_Work to do_
Quote every line from the top of the listing down to and including the line that contains "const pieceGap = 0.3;".
----- Information provided -----
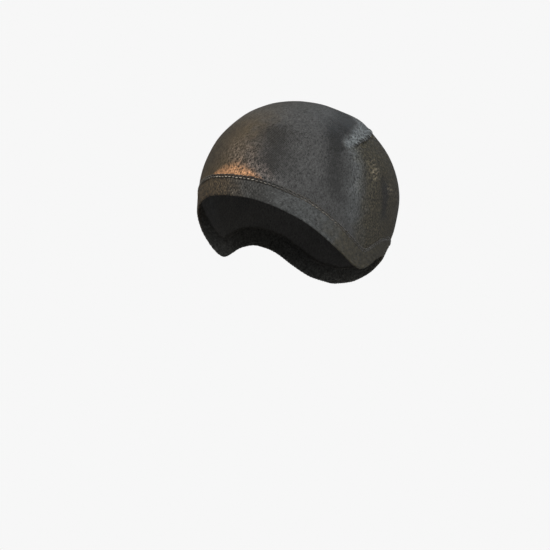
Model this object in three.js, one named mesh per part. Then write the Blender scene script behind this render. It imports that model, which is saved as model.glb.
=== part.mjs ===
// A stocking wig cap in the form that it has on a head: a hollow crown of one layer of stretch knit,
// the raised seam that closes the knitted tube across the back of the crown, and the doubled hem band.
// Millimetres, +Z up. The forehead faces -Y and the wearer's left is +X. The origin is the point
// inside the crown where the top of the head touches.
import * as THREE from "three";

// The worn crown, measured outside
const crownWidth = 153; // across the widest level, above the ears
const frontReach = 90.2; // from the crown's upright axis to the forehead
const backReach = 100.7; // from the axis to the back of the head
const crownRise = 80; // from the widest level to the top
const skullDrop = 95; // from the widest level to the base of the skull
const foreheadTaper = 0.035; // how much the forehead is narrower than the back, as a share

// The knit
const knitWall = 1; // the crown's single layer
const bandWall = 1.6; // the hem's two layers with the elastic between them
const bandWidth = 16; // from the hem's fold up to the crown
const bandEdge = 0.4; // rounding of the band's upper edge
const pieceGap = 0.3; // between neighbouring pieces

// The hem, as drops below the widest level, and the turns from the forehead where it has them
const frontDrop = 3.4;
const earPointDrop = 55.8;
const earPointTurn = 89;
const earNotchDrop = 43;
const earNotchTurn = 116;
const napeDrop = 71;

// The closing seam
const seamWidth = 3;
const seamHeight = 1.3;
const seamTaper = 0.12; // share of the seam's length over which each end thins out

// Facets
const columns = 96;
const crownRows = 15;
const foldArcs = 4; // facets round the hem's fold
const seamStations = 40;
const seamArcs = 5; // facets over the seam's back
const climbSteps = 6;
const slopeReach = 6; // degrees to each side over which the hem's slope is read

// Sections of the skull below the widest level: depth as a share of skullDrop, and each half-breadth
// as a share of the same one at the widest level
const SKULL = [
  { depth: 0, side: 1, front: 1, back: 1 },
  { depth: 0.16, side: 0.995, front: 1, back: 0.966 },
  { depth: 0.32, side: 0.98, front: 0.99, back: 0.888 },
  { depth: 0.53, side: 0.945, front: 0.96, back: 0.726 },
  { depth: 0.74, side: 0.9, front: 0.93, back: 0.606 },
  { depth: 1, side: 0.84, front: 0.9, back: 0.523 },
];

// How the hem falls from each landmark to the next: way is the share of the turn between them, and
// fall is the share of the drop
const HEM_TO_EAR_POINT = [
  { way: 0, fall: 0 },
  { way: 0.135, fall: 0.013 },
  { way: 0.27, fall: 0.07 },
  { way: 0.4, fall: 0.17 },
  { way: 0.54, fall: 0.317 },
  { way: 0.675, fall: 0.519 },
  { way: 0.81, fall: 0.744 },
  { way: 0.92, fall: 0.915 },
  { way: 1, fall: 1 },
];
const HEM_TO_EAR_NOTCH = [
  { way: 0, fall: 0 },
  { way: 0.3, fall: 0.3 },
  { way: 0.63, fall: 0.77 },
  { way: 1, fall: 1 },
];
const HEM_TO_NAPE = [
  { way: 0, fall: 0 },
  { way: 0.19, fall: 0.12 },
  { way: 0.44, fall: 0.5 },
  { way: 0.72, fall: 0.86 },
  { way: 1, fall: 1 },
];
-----
_The completed task_
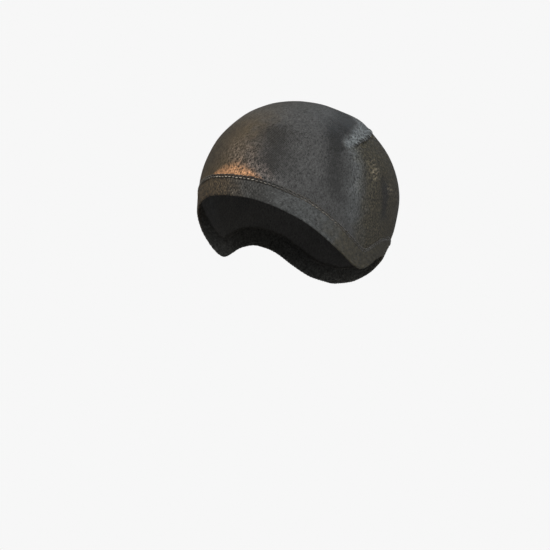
Model this object in three.js, one named mesh per part. Then write the Blender scene script behind this render. It imports that model, which is saved as model.glb.
=== part.mjs ===
// A stocking wig cap in the form that it has on a head: a hollow crown of one layer of stretch knit,
// the raised seam that closes the knitted tube across the back of the crown, and the doubled hem band.
// Millimetres, +Z up. The forehead faces -Y and the wearer's left is +X. The origin is the point
// inside the crown where the top of the head touches.
import * as THREE from "three";

// The worn crown, measured outside
const crownWidth = 153; // across the widest level, above the ears
const frontReach = 90.2; // from the crown's upright axis to the forehead
const backReach = 100.7; // from the axis to the back of the head
const crownRise = 80; // from the widest level to the top
const skullDrop = 95; // from the widest level to the base of the skull
const foreheadTaper = 0.035; // how much the forehead is narrower than the back, as a share

// The knit
const knitWall = 1; // the crown's single layer
const bandWall = 1.6; // the hem's two layers with the elastic between them
const bandWidth = 16; // from the hem's fold up to the crown
const bandEdge = 0.4; // rounding of the band's upper edge
const pieceGap = 0.3; // between neighbouring pieces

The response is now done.